(Dataset records)
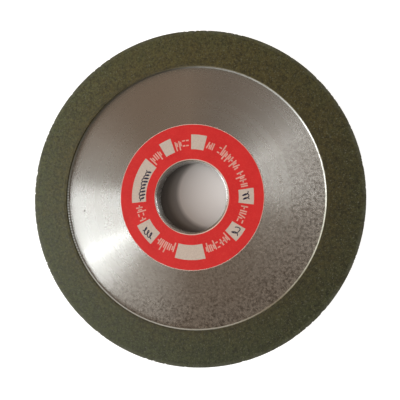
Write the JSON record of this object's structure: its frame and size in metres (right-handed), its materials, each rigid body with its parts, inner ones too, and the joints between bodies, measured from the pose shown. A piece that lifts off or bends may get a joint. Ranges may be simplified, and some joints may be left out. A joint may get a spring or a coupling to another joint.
{
  "type": "diamond grinding wheel",
  "caption": "Flat resin-bond diamond grinding wheel: turned aluminium body with a straight bore and recessed faces, a proud olive abrasive rim, and a red paper label round the bore.",
  "frame": {"origin": "centre of the wheel, on the bore's axis and half way through its thickness", "axes": "+Z along the bore's axis, out of the labelled front face"},
  "size_m": [0.15, 0.15, 0.012],
  "materials": {
    "core_aluminium": "face-turned, fine circular tool marks",
    "transition_resin": "dark olive-brown resin, ground flat",
    "diamond_resin": "olive resin with fine diamond grit, ground flat",
    "adhesive_film": "translucent pressure-sensitive adhesive",
    "label_print": "red printed paper with bare write-in windows"
  },
  "bodies": {
    "root": {"core_disc": "core_aluminium", "transition_ring": "transition_resin", "diamond_rim": "diamond_resin", "label_adhesive": "adhesive_film", "label_paper": "label_print"}
  },
  "joints": []
}
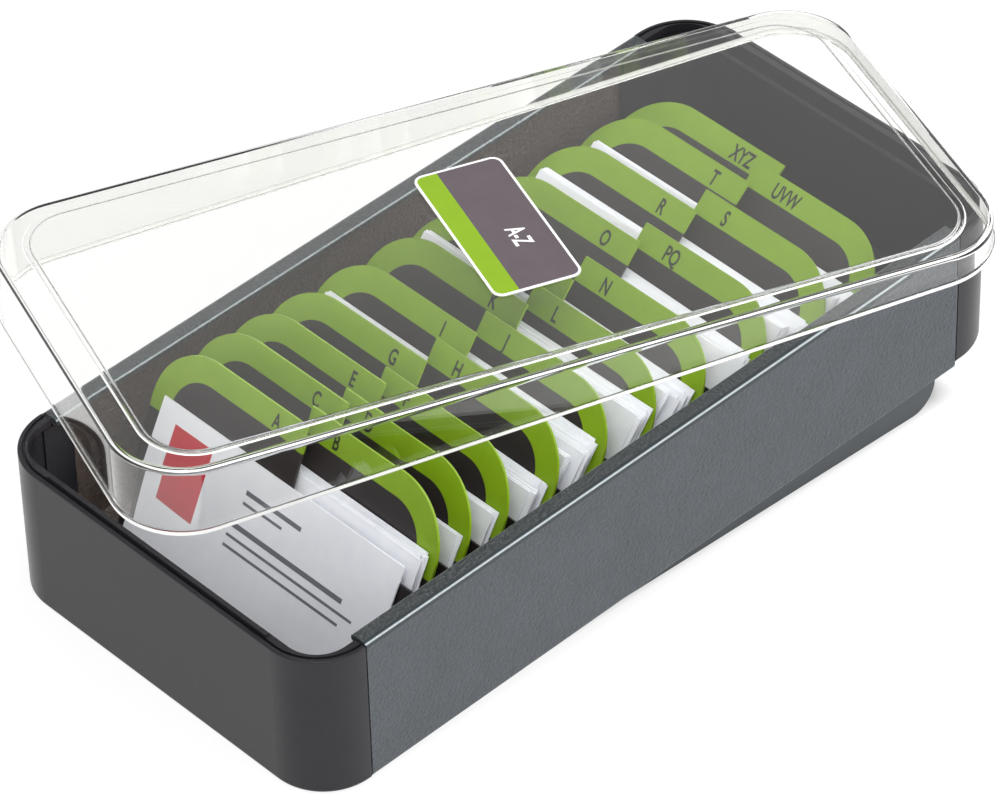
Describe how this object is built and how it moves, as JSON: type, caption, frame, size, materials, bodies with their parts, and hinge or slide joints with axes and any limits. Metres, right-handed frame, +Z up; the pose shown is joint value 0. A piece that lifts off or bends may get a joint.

> Task prompt:
Write the complete data out, exactly as above.

> Answer to the task:
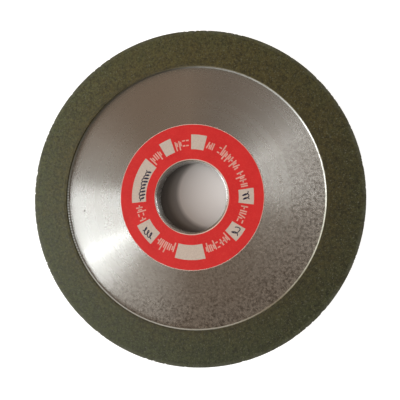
Write the JSON record of this object's structure: its frame and size in metres (right-handed), its materials, each rigid body with its parts, inner ones too, and the joints between bodies, measured from the pose shown. A piece that lifts off or bends may get a joint. Ranges may be simplified, and some joints may be left out. A joint may get a spring or a coupling to another joint.
{
  "type": "diamond grinding wheel",
  "caption": "Flat resin-bond diamond grinding wheel: turned aluminium body with a straight bore and recessed faces, a proud olive abrasive rim, and a red paper label round the bore.",
  "frame": {"origin": "centre of the wheel, on the bore's axis and half way through its thickness", "axes": "+Z along the bore's axis, out of the labelled front face"},
  "size_m": [0.15, 0.15, 0.012],
  "materials": {
    "core_aluminium": "face-turned, fine circular tool marks",
    "transition_resin": "dark olive-brown resin, ground flat",
    "diamond_resin": "olive resin with fine diamond grit, ground flat",
    "adhesive_film": "translucent pressure-sensitive adhesive",
    "label_print": "red printed paper with bare write-in windows"
  },
  "bodies": {
    "root": {"core_disc": "core_aluminium", "transition_ring": "transition_resin", "diamond_rim": "diamond_resin", "label_adhesive": "adhesive_film", "label_paper": "label_print"}
  },
  "joints": []
}
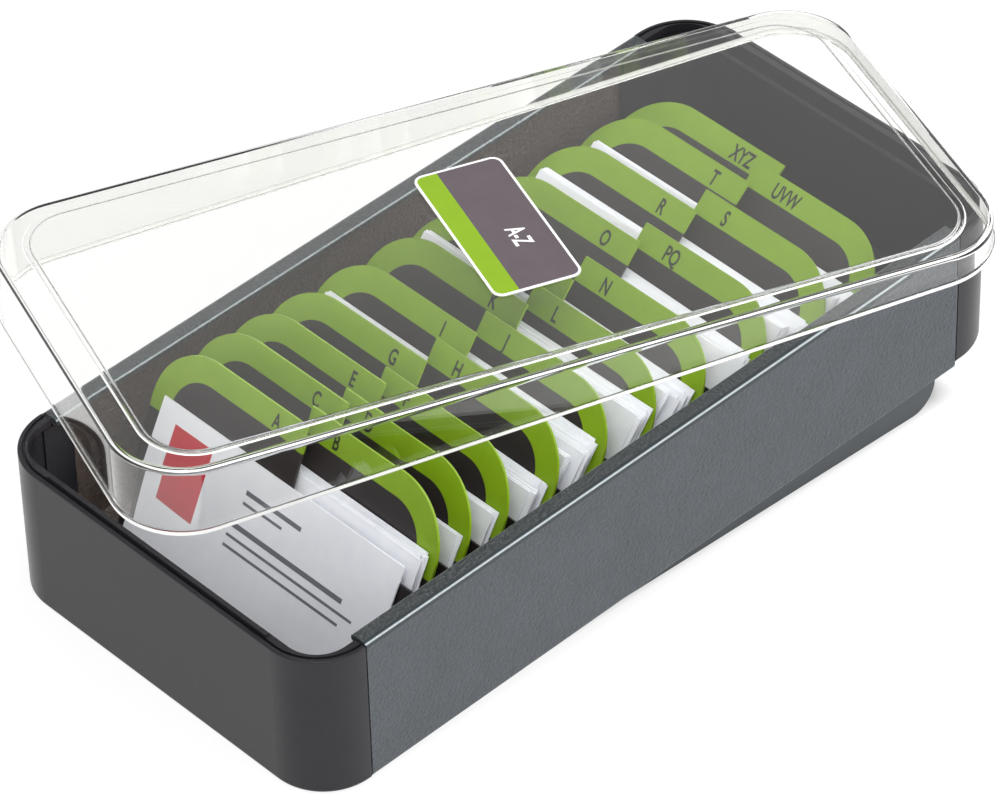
Describe how this object is built and how it moves, as JSON: type, caption, frame, size, materials, bodies with their parts, and hinge or slide joints with axes and any limits. Metres, right-handed frame, +Z up; the pose shown is joint value 0. A piece that lifts off or bends may get a joint.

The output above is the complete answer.